Results for readwhilewriting show increasing variance as the number of client threads increases.

The overwrite benchmark step has the most interesting graphs although it can be hard to see that here given there are 11 lines per graph. That will be fixed below if you keep on reading. Important points are:

  1. The worst-case write stall (minutes long) doesn't occur because it was recently fixed. I will explain more about that soon in another blog post.
  2. The result for jobs=8 shows a regular pattern of a peak then a gradual decline.
  3. The result for jobs=16 has more variance.
Which do you prefer -- better average throughput or less variance? Obviously, both is my answer.


The graphs above for overwrite are busy so I also have graphs limited to a specific number of client threads -- 1, 8 and 32. The problem with variance for jobs=16 doesn't occur at 1 client thread (nt1) but does occur at 8 or more client threads. I hope to explain this one day. For now I will wave my hands and claim that the additional client threads interfere with the compaction threads -- for mutexes and CPU time.
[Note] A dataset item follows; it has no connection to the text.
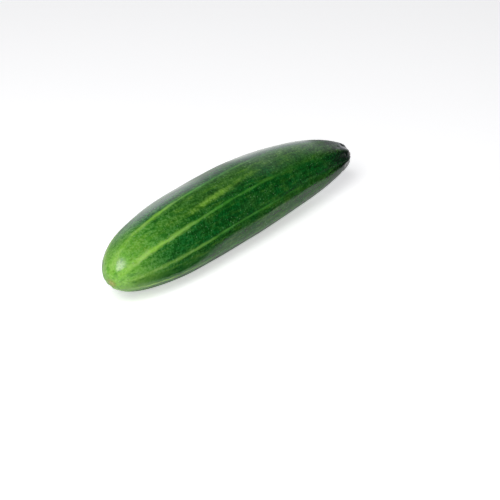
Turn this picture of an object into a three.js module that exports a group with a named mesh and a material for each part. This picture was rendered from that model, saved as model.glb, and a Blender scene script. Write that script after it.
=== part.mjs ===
import * as THREE from 'three';

// A slicing cucumber lying on its side, grown as one piece.
// Lengths are in millimetres and angles in radians. The axis runs along X from the pale blossom
// end to the dark stem end, Z is up, and the underside rests on z = 0.
// Along the fruit, t goes from 0 at the blossom pole to 1 at the stem pole. Round the fruit, an
// angle starts at the top and turns towards -Y.

// Main sizes
const fruitLength = 240;
const bellyRadius = 26.5;

// Axis: it bows sideways, more so towards the stem, and the blossom end hangs a little
const bow = 7.4;
const bowShift = 1.9;
const noseDrop = 2.2;
const dropShare = 0.45;
const noseLean = 3.2;
const leanShare = 0.12;

// How the two ends close: the length that each takes, how late it narrows and how round its tip is
const nose = { span: 141.5, power: 4.1, tip: 0.5 };
const neck = { span: 115, power: 1.54, tip: 0.4 };

// The strip that the fruit's weight presses flat
const flatDepth = 1.4;

// Section: low ribs under the stripes, drifting from even spacing, on three soft lobes
const ribCount = 9;
const ribHeight = 0.3;
const firstRib = THREE.MathUtils.degToRad(3.4);
const ribDrift = THREE.MathUtils.degToRad(5.6);
const driftTurn = THREE.MathUtils.degToRad(6.3);
const lobeCount = 3;
const lobeHeight = 0.4;

// Blossom end: puckers round a small dry scar in a shallow dimple, a little below the tip's middle
const blossomShift = { down: 4, side: 1, spread: 12 };
const blossomPucker = { height: 0.35, radius: 6, spread: 3.5 };
const blossomDimple = { depth: 0.9, radius: 4.5 };
const blossomScar = { height: 0.4, radius: 1.7 };

// Stem end: uneven dents and pinched ribs round a dimple that holds the dry stump of the stem
const stemPucker = { depth: 1.2, radius: 12.5, spread: 6 };
const stemPinch = { height: 0.35, radius: 9.5, spread: 4.5 };
const stemDimple = { depth: 2.6, radius: 8 };
const stumpCorners = 5;
const stumpCornerShare = 0.08;
const stumpTip = 1.35;
const stumpProfile = [
  new THREE.Vector2(4.3, 0.1),
  new THREE.Vector2(3.75, 0.5),
  new THREE.Vector2(3.6, 1),
  new THREE.Vector2(3.75, 1.35),
  new THREE.Vector2(3.2, 1.6),
  new THREE.Vector2(1.6, 1.5),
];

// Mesh density: sides round the fruit, and rings along it
const sideCount = 72;
const ringCount = 64;

function axisPoint(t) {
  const s = t - 0.5;
  const hang = 1 - Math.min(t / dropShare, 1);
  return new THREE.Vector3(
    fruitLength * s,
    bow * (1 - 4 * s * s) * (1 + bowShift * s),
    bellyRadius - flatDepth - noseDrop * hang * hang,
  );
}

// The axis at t, with its own forward, up and side directions; near the blossom the rings lean over
function axisFrame(t) {
  const step = 0.001;
  const forward = axisPoint(t + step).sub(axisPoint(t - step)).normalize();
  const side = forward.clone().cross(new THREE.Vector3(0, 0, 1)).normalize();
  const up = side.clone().cross(forward);
  const lean = 1 - Math.min(t / leanShare, 1);
  const centre = axisPoint(t).addScaledVector(side, noseLean * lean * lean);
  return { centre, forward, side, up };
}

function fullness(distance, end) {
  const share = Math.min(distance / end.span, 1);
  return (1 - (1 - share) ** end.power) ** end.tip;
}

function bodyRadius(t) {
  return bellyRadius * fullness(t * fruitLength, nose) * fullness((1 - t) * fruitLength, neck);
}

// Where the neck has narrowed to a radius
function neckPlace(radius) {
  const share = 1 - (1 - (radius / bellyRadius) ** (1 / neck.tip)) ** (1 / neck.power);
  return 1 - share * neck.span / fruitLength;
}

function hill(distance, spread) {
  return Math.exp(-((distance / spread) ** 2));
}

// Distance and angle from the middle of the scar; farther back they equal those from the axis
function fromScar(angle, radius) {
  const share = hill(radius, blossomShift.spread);
  const above = radius * Math.cos(angle) + blossomShift.down * share;
  const aside = radius * Math.sin(angle) - blossomShift.side * share;
  return { distance: Math.hypot(above, aside), turn: Math.atan2(aside, above) };
}

function ribPhase(angle) {
  return ribCount * (angle - firstRib - ribDrift * Math.sin(2 * angle - driftTurn));
}

// The ribs and lobes, which flatten out towards the ends
function sectionRelief(rib, angle, radius) {
  const lobe = Math.cos(lobeCount * angle);
  return (ribHeight * rib + lobeHeight * lobe) * (radius / bellyRadius) ** 2;
}

// How far the skin stands out from the plain round section
function relief(t, angle, radius) {
  if (t < 0.5) {
    const { distance, turn } = fromScar(angle, radius);
    const rib = Math.cos(ribPhase(turn));
    const nearScar = hill(distance - blossomPucker.radius, blossomPucker.spread);
    return sectionRelief(rib, angle, radius) - blossomPucker.height * nearScar * rib;
  }
  const rib = Math.cos(ribPhase(angle));
  const nearStem = hill(radius - stemPucker.radius, stemPucker.spread);
  const dents = 0.5 + 0.3 * Math.cos(5 * angle + 0.6) + 0.2 * Math.cos(3 * angle - 1.1);
  const pinch = stemPinch.height * hill(radius - stemPinch.radius, stemPinch.spread) * rib;
  return sectionRelief(rib, angle, radius) + pinch - stemPucker.depth * nearStem * dents;
}

// How far the skin sinks in towards the middle of the fruit near a pole
function sink(t, angle, radius) {
  if (t < 0.5) {
    const { distance } = fromScar(angle, radius);
    const dimple = blossomDimple.depth * hill(distance, blossomDimple.radius);
    return dimple - blossomScar.height * hill(distance, blossomScar.radius);
  }
  return -stemDimple.depth * hill(radius, stemDimple.radius);
}

function ringPoint(frame, forwardBy, radius, angle) {
  const point = frame.centre.clone();
  point.addScaledVector(frame.forward, forwardBy);
  point.addScaledVector(frame.up, radius * Math.cos(angle));
  point.addScaledVector(frame.side, radius * Math.sin(angle));
  point.z = Math.max(point.z, 0);
  return point;
}

function ringOf(frame, forwardAt, radiusAt) {
  const ring = [];
  for (let side = 0; side < sideCount; side += 1) {
    const angle = 2 * Math.PI * side / sideCount;
    ring.push(ringPoint(frame, forwardAt(angle), radiusAt(angle), angle));
  }
  return ring;
}

// Rings of the body, closest together at the two ends
function bodyRings() {
  const rings = [];
  const lastPlace = neckPlace(stumpProfile[0].x + 1);
  for (let ring = 1; ring < ringCount; ring += 1) {
    const t = 0.5 - 0.5 * Math.cos(Math.PI * ring / ringCount);
    if (t > lastPlace) break;
    const radius = bodyRadius(t);
    const forwardAt = (angle) => sink(t, angle, radius);
    rings.push(ringOf(axisFrame(t), forwardAt, (angle) => radius + relief(t, angle, radius)));
  }
  return rings;
}

// The stump stands on the floor of the dimple and has the five soft corners of the stem
function stumpBase() {
  const radius = stumpProfile[0].x;
  const t = neckPlace(radius);
  return { frame: axisFrame(t), floor: sink(t, 0, radius) };
}

function stumpRings() {
  const { frame, floor } = stumpBase();
  const corner = (angle) => 1 + stumpCornerShare * Math.cos(stumpCorners * angle);
  return stumpProfile.map((step) => ringOf(frame, () => floor + step.y, (angle) => step.x * corner(angle)));
}

// One closed skin: a fan at the blossom pole, bands between the rings and a fan at the stump's tip
function skinGeometry() {
  const rings = [...bodyRings(), ...stumpRings()];
  const { frame, floor } = stumpBase();
  const blossomPole = ringPoint(axisFrame(0), sink(0, 0, 0), 0, 0);
  const stumpPole = ringPoint(frame, floor + stumpTip, 0, 0);
  const points = [blossomPole, ...rings.flat(), stumpPole];
  const lastPoint = points.length - 1;
  const at = (ring, side) => 1 + ring * sideCount + (side % sideCount);
  const faces = [];
  for (let side = 0; side < sideCount; side += 1) {
    faces.push(0, at(0, side + 1), at(0, side));
    faces.push(lastPoint, at(rings.length - 1, side), at(rings.length - 1, side + 1));
  }
  for (let ring = 0; ring < rings.length - 1; ring += 1) {
    for (let side = 0; side < sideCount; side += 1) {
      faces.push(at(ring, side), at(ring, side + 1), at(ring + 1, side));
      faces.push(at(ring, side + 1), at(ring + 1, side + 1), at(ring + 1, side));
    }
  }
  const geometry = new THREE.BufferGeometry().setFromPoints(points);
  geometry.setIndex(faces);
  return geometry;
}

// The origin is under the middle of the fruit's box
function centreOverOrigin(geometry) {
  geometry.computeBoundingBox();
  const middle = geometry.boundingBox.getCenter(new THREE.Vector3());
  geometry.translate(-middle.x, -middle.y, 0);
  geometry.computeVertexNormals();
  return geometry;
}

function cucumber() {
  const skin = new THREE.MeshStandardMaterial({ color: 0x2c6a22, roughness: 0.32, metalness: 0 });
  const fruit = new THREE.Mesh(centreOverOrigin(skinGeometry()), skin);
  fruit.name = 'cucumber';
  return fruit;
}

const part = new THREE.Group();
part.add(cucumber());

export default part;
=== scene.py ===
import bpy
import math
import numpy as np
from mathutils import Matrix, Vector, noise


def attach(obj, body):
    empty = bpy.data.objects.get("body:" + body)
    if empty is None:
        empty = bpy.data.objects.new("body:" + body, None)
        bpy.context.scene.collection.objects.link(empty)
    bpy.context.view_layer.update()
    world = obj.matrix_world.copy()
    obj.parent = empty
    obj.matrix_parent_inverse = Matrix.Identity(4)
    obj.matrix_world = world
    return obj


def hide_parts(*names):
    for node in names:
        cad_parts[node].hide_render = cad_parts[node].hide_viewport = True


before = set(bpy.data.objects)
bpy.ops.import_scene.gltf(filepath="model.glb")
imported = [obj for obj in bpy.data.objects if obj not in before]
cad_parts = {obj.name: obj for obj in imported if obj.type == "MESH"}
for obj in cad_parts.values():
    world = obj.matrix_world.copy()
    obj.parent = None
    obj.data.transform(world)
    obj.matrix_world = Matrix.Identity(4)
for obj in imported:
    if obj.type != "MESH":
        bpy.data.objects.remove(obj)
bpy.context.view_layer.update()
print("frame loaded:", ", ".join(sorted(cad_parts)))

mm = 0.001  # sizes below are in metres, so 5 * mm is five millimetres


# a colour given 0 to 255 a channel, as the linear colour that the shaders take
def shade(red, green, blue):
    def linear(channel):
        value = channel / 255
        return value / 12.92 if value <= 0.04045 else ((value + 0.055) / 1.055) ** 2.4
    return (linear(red), linear(green), linear(blue), 1)


def addObject(name, data):
    made = bpy.data.objects.new(name, data)
    bpy.context.scene.collection.objects.link(made)
    return made


# azimuth 0 is on the -Y side of the fruit and 90 on the +X side
def directionOf(azimuth, elevation):
    turn, rise = math.radians(azimuth), math.radians(elevation)
    return Vector((math.sin(turn) * math.cos(rise), -math.cos(turn) * math.cos(rise), math.sin(rise)))


# puts a camera or a lamp where the view says and turns it to the aim
def placeLooking(item, aim, view):
    away = directionOf(view["azimuth"], view["elevation"])
    item.location = aim + away * view["distance"]
    item.rotation_euler = away.to_track_quat("Z", "Y").to_euler()


# Camera: stands off the blossom end on the -Y side, 28 degrees above the table
cameraView = {
    "azimuth": -48.5,
    "elevation": 28,
    "distance": 923.5 * mm,
    "aim": Vector((-1.66, -18.95, -1.0)) * mm,
    "lens": 100,
    "sensor": 36,
}


def makeCamera():
    data = bpy.data.cameras.new("tableCamera")
    data.lens = cameraView["lens"]
    data.sensor_width = cameraView["sensor"]
    data.clip_start = 10 * mm
    camera = addObject("tableCamera", data)
    placeLooking(camera, cameraView["aim"], cameraView)
    bpy.context.scene.camera = camera


makeCamera()
print("camera placed")

# The fruit's form. Along it, t goes from 0 at the blossom pole to 1 at the stem pole.
# Round it, an angle starts at the top and turns towards -Y.
fruitForm = {
    "length": 240 * mm,
    "bellyRadius": 26.5 * mm,
    "middle": np.array([-0.050, 5.998, 0]) * mm,  # of the fruit's box, which goes over the origin
    "bow": 7.4 * mm,
    "bowShift": 1.9,
    "noseDrop": 2.2 * mm,
    "dropShare": 0.45,
    "noseLean": 3.2 * mm,
    "leanShare": 0.12,
    "nose": {"span": 141.5 * mm, "power": 4.1, "tip": 0.5},
    "neck": {"span": 115 * mm, "power": 1.54, "tip": 0.4},
    "flatDepth": 1.4 * mm,
    "ribCount": 9,
    "ribHeight": 0.3 * mm,
    "firstRib": math.radians(3.4),
    "ribDrift": math.radians(5.6),
    "driftTurn": math.radians(6.3),
    "lobeCount": 3,
    "lobeHeight": 0.4 * mm,
    "rings": 320,
    "sides": 288,
}
# the scar sits a little below the middle of the tip
blossomEnd = {
    "shiftDown": 4 * mm,
    "shiftSide": 1 * mm,
    "shiftSpread": 12 * mm,
    "puckerHeight": 0.35 * mm,
    "puckerRadius": 6 * mm,
    "puckerSpread": 3.5 * mm,
    "dimpleDepth": 0.9 * mm,
    "dimpleRadius": 4.5 * mm,
    "scarHeight": 0.4 * mm,
    "scarRadius": 1.7 * mm,
}
stemEnd = {
    "puckerDepth": 1.2 * mm,
    "puckerRadius": 12.5 * mm,
    "puckerSpread": 6 * mm,
    "pinchHeight": 0.35 * mm,
    "pinchRadius": 9.5 * mm,
    "pinchSpread": 4.5 * mm,
    "dimpleDepth": 2.6 * mm,
    "dimpleRadius": 8 * mm,
    "evenDent": 0.5,
    "dents": [(0.3, 5, 0.6), (0.2, 3, -1.1)],  # share, how many round the neck, turn
}
# unevenness of a grown skin: long soft dents made of waves, and small pits
skinDents = {
    "waves": 16,
    "wavesAround": (1, 9),
    "wavesAlong": (4, 38),
    "waveHeight": 0.06 * mm,
    "seed": 11,
    "pitSize": 5 * mm,
    "pitHeight": 0.06 * mm,
    "pitStretch": 3,
    "stemPitSize": 4.5 * mm,
    "stemPitShift": 7.3,  # takes their noise from another place than that of the small pits
    "stemPitFrom": 0.12,
    "stemPitRange": 0.5,
    "stemPitDepth": 0.6 * mm,
    "stemPitRadius": 10.5 * mm,
    "stemPitSpread": 4 * mm,
}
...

Overwrite: the mystery about p50 and p99

Above I showed that overwrite has similar p99 response times for jobs=8 and jobs=16 but average throughput is ~1.4X better for jobs=16. I didn't show it but the p50 response times are also similar. But in the p99.9 and p99.99 results (no graphs but read the summaries linked above) the values are worse for jobs=16.

The problem is that outliers are worse for jobs=8 and one way to view that is via the response time histrograms printed at the end of the benchmark step. They are here for the nt1 (1 client thread) test. With jobs=16, 99.278% of responses take <= 10 usecs vs (see here and here).

While they are listed in the summaries linked above I don't have graphs for the write stall% from overwrite as this post is already too long. But from the linked summaries at 1 client thread the write stall% is 24.6 for jobs=8 vs 0% for jobs=16. At 8 client threads it is 54.2% for jobs=8 vs 33.1% for jobs=16.